È indubbiamente vero, ma questo argomento viene spesso equivocato. Capita spesso infatti di sentire citare la debolezza di Romney tra gli elettori repubblicani come debolezza tout court di Romney come candidato, portando la cosa come argomento a favore di Barack Obama. Non è così, e per rendersene conto basta arrivare alla seconda delle frasi di cui sopra.

La base del partito repubblicano si è spostata moltissimo a destra, al punto da essere conquistata da personaggi improbabili come Herman Cain o pazzi estremisti come Michele Bachmann o Sarah Palin.

Anche questo è vero e noto da tempo. Basta però mettere in fila questi due concetti – lo aveva fatto notare Nate Silver qualche tempo fa, ma non trovo il link – per capire che quella che viene a volte spacciata per la debolezza di Romney è in realtà la sua forza.
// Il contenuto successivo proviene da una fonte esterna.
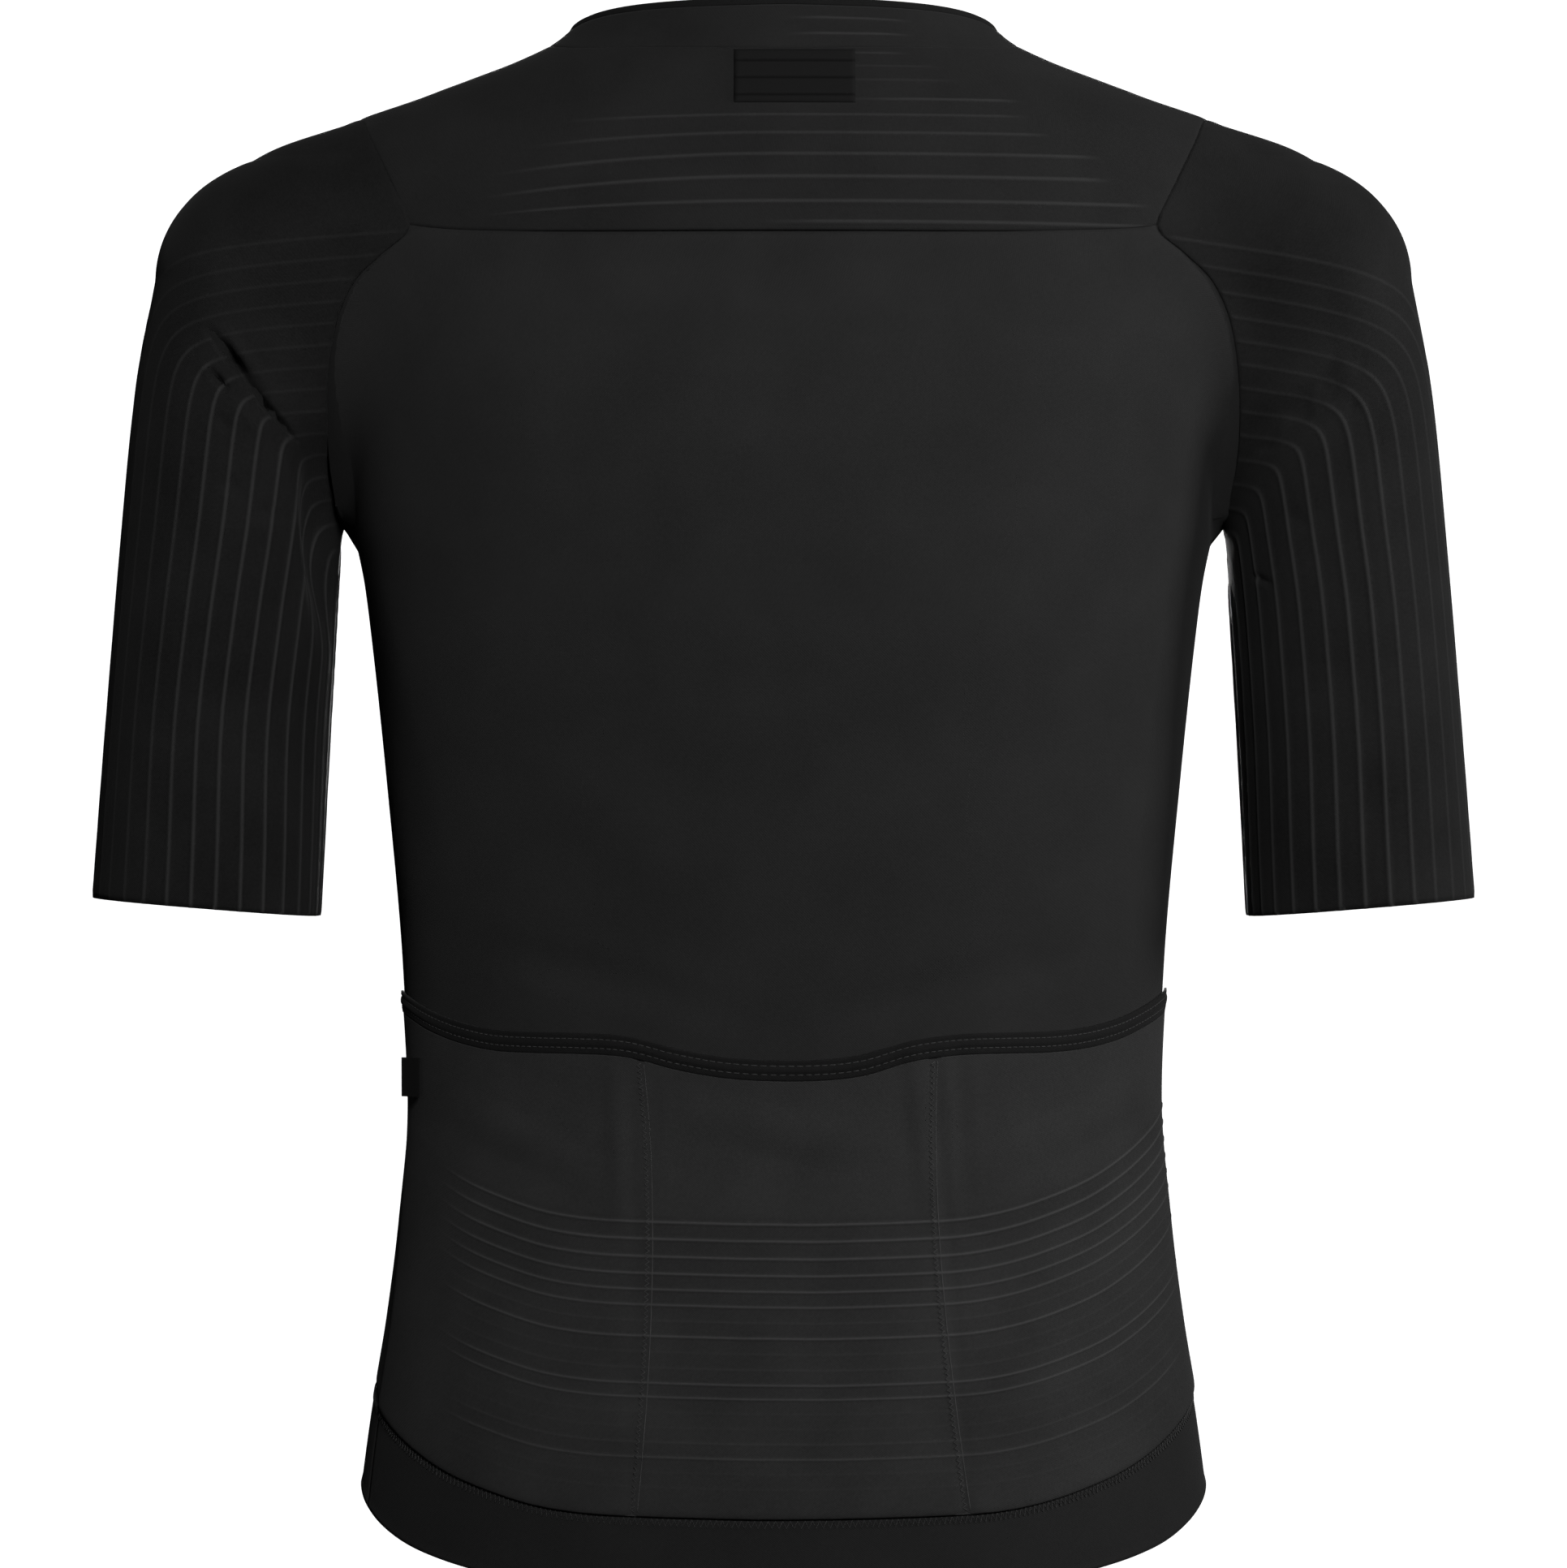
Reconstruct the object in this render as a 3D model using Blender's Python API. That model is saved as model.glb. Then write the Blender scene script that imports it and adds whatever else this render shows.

La grande maggioranza degli osservatori e degli analisti sostiene con molti argomenti che alle elezioni presidenziali i blocchi sociali decisivi saranno due: gli elettori indipendenti e centristi, e i democratici delusi da Obama (non solo i cosiddetti liberal). Qualunque sondaggio, inoltre, indica con chiarezza che i candidati preferiti dalla base del partito repubblicano sono quelli che hanno meno possibilità di battere Obama a novembre. Quelli che avrebbero più possibilità di battere Obama, invece, sono quelli che piacciono meno ai repubblicani: praticamente solo Romney. Un ipotetico candidato repubblicano capace di fare il pieno di voti a destra, in questa destra, sarebbe sicuramente indigesto almeno per il 60 per cento degli elettori americani.

È evidente quindi che Romney non ha alcun interesse a corteggiare gli estremisti e guadagnare consensi nella base del partito repubblicano, almeno finché non vedrà vacillare – ma vacillare sul serio – le sue possibilità di vittoria: ogni voto ottenuto a destra, infatti, corrisponde a due voti persi al centro. E dato che non ha nessun vero rivale, ma solo avversari che vivono di fiammate, e data la sua grande superiorità organizzativa ed economica, può già progettare la campagna elettorale in vista del prossimo novembre confidando in una vittoria delle primarie per inerzia, diciamo. È una strategia molto pericolosa, certo, e dagli esiti non scontati. Ma è l’unica possibile per chi vuole avere delle possibilità concrete a novembre del 2012. Romney sta cercando di vincere le primarie senza un voto in più del necessario, per averne il più possibile quando conteranno davvero.